Gene Bukhman

Organisation: Harvard Medical School

Position: Assistant Professor of Medicine and Global Health and Social Medicine

Gene Bukhman (MD, PhD) is a cardiologist and medical anthropologist who heads the Program on Global Noncommunicable Disease (NCDs) and Social Change at Harvard Medical School. He is an Assistant Professor of Medicine and Global Health and Social Medicine. He is also the Senior Health and Policy Advisor on NCDs at Partners In Health (PIH) where he directs the NCD Synergies project. He is an attending cardiologist in the Cardiovascular Division and the Division of Global Health Equity at Brigham and Women's Hospital

During the late 1990s, Dr. Bukhman studied the politics of tuberculosis control in the Former Soviet Union, during which time he served as a consultant to Médecins Sans Frontières and the World Health Organization.
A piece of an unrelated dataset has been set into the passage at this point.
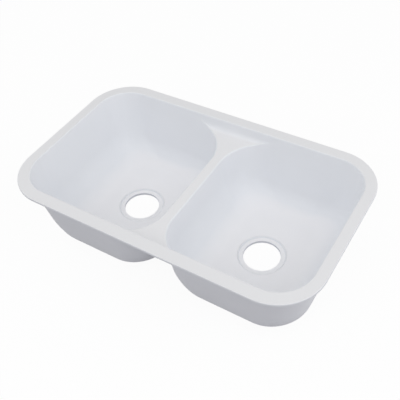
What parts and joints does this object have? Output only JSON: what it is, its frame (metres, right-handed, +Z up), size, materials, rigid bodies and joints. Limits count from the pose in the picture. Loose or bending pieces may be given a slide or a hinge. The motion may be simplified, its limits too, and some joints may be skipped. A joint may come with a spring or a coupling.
{
  "type": "double bowl kitchen sink",
  "caption": "Undermount kitchen sink in white cast resin: rounded bowls side by side under a flat rim, parted by a low saddle with flared ends, with stepped drain openings.",
  "frame": {"origin": "on the floor plane under the middle of the rim, level with the undersides of the bowls", "axes": "+X along the rim's length to the right, +Y from the front of the sink to its back, +Z up"},
  "size_m": [0.787, 0.47, 0.205],
  "materials": {
    "cast_resin": "mineral-filled cast resin, through-coloured white, sanded to a smooth satin",
    "seat_resin": "the same resin, machined to a slightly smoother face",
    "brass": "knurled and threaded, bare"
  },
  "bodies": {
    "root": {"rim_deck": "cast_resin", "left_bowl": "cast_resin", "right_bowl": "cast_resin", "left_drain_seat": "seat_resin", "right_drain_seat": "seat_resin", "clip_insert_01": "brass", "clip_insert_02": "brass", "clip_insert_03": "brass", "clip_insert_04": "brass", "clip_insert_05": "brass", "clip_insert_06": "brass", "clip_insert_07": "brass", "clip_insert_08": "brass", "clip_insert_09": "brass", "clip_insert_10": "brass", "clip_insert_11": "brass", "clip_insert_12": "brass"}
  },
  "joints": []
}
For the past 15 years, his career has focused on the NCD and injury burden among those living in extreme poverty, with a particular focus on low-income countries. In 2009, he received the American Heart Association's National Scientist Development Award. He has been the Senior Technical Advisor to the Ministry of Health of Rwanda since 2010, and has worked with NCD divisions in the Health Ministries of Kenya, Tanzania, Ethiopia, Lesotho, Liberia, and Malawi through the NCD Synergies project, which he founded and directs. He has been an invited speaker on more than 60 occasions. He is lead author and editor of the PIH Guide to Chronic Care Integration for Endemic NCDs (2011). He has been an author on more than 25 publications in scientific journals, including the Lancet. He has been a reviewer for more than a dozen medical journals. In 2011, the University of Arizona Honors College, named him Alumnus of the Year. In 2015, he was selected as an independent expert to the financing working group of the World Health Organization's Global Coordination Mechanism on NCDs.